So opens Ender’s Game, a novel that I strongly suspect everyone else in the Salon read long ago but that I only just got around to this snowy, housebound weekend. There’s no excuse for my neglect of it up to this point — plenty of readers whose tastes I respect have recommended it to me over the years — but I procrastinated all this time because I don’t normally care for Sci Fi. Now, dear salonnier(e)s, I need your help. Dust off your copy and refresh your memory, because I want to discuss this book with you! Here are a few thoughts to get started.

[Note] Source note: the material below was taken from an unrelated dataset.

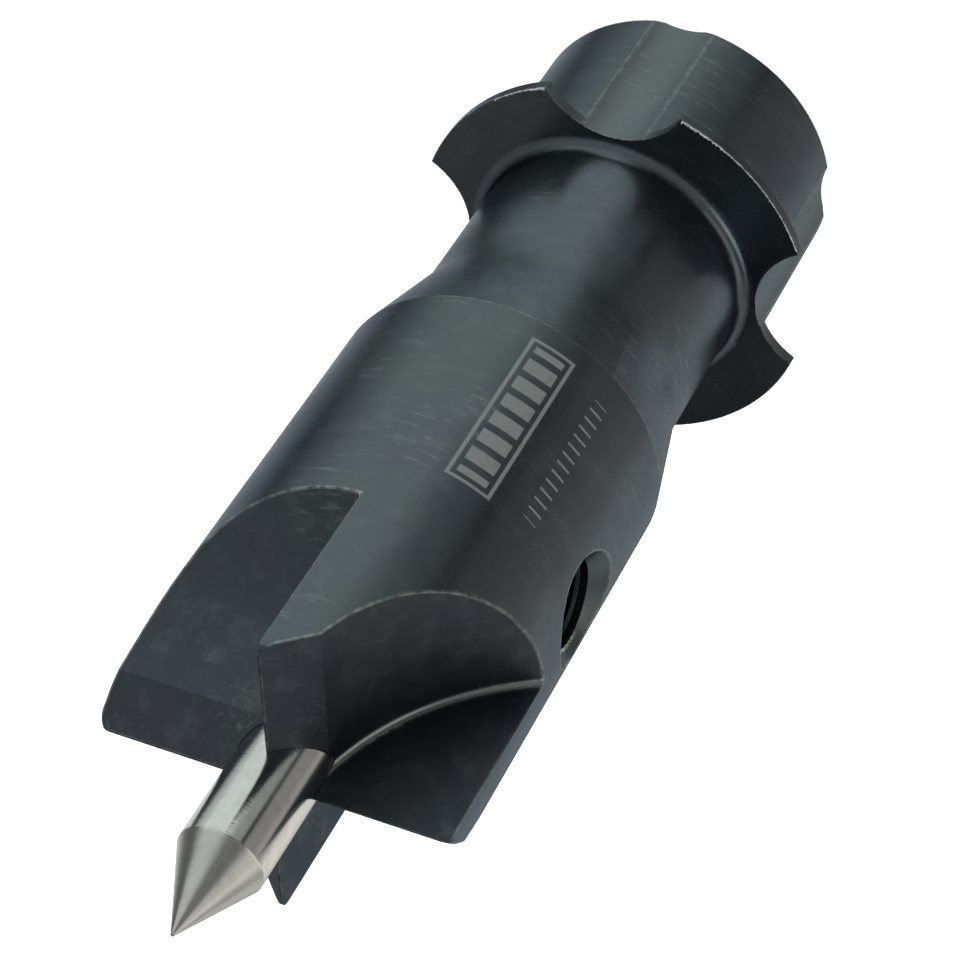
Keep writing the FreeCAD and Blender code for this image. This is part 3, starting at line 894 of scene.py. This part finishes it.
def add_world():
    """Studio light around the object, as a sum of soft-edged boxes by direction."""
    world = bpy.data.worlds.new("studio")
    bpy.context.scene.world = world
    world.use_nodes = True
    graph = Graph(world.node_tree)
    output = graph.node("ShaderNodeOutputWorld")
    background = graph.node("ShaderNodeBackground")
    graph.feed(output.inputs["Surface"], background.outputs[0])
    look = graph.node("ShaderNodeTexCoord").outputs["Generated"]
    x, y, z = graph.separate(look)[:]
    level = graph.vector("NORMALIZE", graph.combine(x, y, 0.0))
    total = graph.vector("MULTIPLY", (BASE_LIGHT, BASE_LIGHT, BASE_LIGHT), PLAIN)
    for azimuth, half, soft, low, high, fade, strength, colour in SOFTBOXES:
        nearness = graph.vector("DOT_PRODUCT", level, tuple(direction(azimuth, 0.0)))
        inside = graph.smooth(nearness, math.cos(math.radians(min(half + soft, 180.0))),
                              math.cos(math.radians(max(half - soft, 0.0))))
        box = graph.math("MULTIPLY", inside, band(graph, z, low, high, fade))
        lit = tuple(strength * part for part in colour)
        total = graph.vector("ADD", total, graph.vector("MULTIPLY", lit, graph.combine(box, box, box)))
    graph.feed(background.inputs["Color"], total)
    background.inputs["Strength"].default_value = 1.0


SUN_ENERGY = 1.2
SUN_ANGLE = math.radians(25.0)


def add_sun():
    """Soft light from behind the object, for the floor. It gives the steel no highlight."""
    data = bpy.data.lights.new("floor_light", "SUN")
    data.energy = SUN_ENERGY
    data.angle = SUN_ANGLE
    sun = bpy.data.objects.new("floor_light", data)
    bpy.context.scene.collection.objects.link(sun)
    sun.rotation_mode = "QUATERNION"
    sun.rotation_quaternion = (-direction(245.0, 62.0)).to_track_quat("-Z", "Y")
    sun.visible_glossy = False


# ---------------------------------------------------------------------------
# Put it together
# ---------------------------------------------------------------------------
def repaint(name, material):
    """Put a material on every slot of a CAD node."""
    for slot in nodes[name].material_slots:
        slot.material = material


add_camera()
add_sweep()
add_world()
add_sun()
bpy.context.scene.view_settings.view_transform = "Standard"
repaint("spur_body", black_steel())
repaint("center_point", bright_steel())
add_threaded_screw()
add_flange_burr()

* The character of Ender felt very familiar to me — I think he would have been part of our crowd in high school, and certainly would have made a great addition to the Salon des Grands Geeks. Highly intelligent but small for his age and far from being in with the In Crowd, sometimes ruthlessly bullied by other kids, Ender struck me as being…well…a geek. Although Ender is undeniably not a “normal” kid by our standards, I thought Orson Scott Card did an excellent job of conveying the very normal geeky-kid emotions that Ender struggles with: Helplessness, rage, isolation, superiority, boredom, curiosity, etc. It occurred to me that for a geeky kid reading this book, Ender would be a tremendously sympathetic character. Who among us, when bored into numbness in class or bullied by jocks in the gym, didn’t secretly fantasize that we had been preselected heroes of some better world? Did you feel this way when reading this novel for the first time? What characteristics of Ender did you sympathize with the most?

* Ender’s life, like the lives of almost all the characters in the novel, is manipulated from the moment of his conception by forces beyond his control. Is it possible to truly be a hero inside this framework?

* Ender tells his sister Valentine: “And it came down to this: In the moment when I truly understand my enemy, understand him well enough to defeat him, then in that very moment I also love him. I think it’s impossible to really understand somebody, what they want, what they believe, and not love them the way they love themselves.” Later, we see this exchange between Graff and Ender:

“We used every means we could think of to communicate with them, but they don’t even have the machinery to know we’re signaling. And maybe they’ve been trying to think to us, and they can’t understand why we don’t respond.”
“So the whole war is because we can’t talk to each other.”
“If the other fellow can’t tell you his story, you can never be sure he isn’t trying to kill you.”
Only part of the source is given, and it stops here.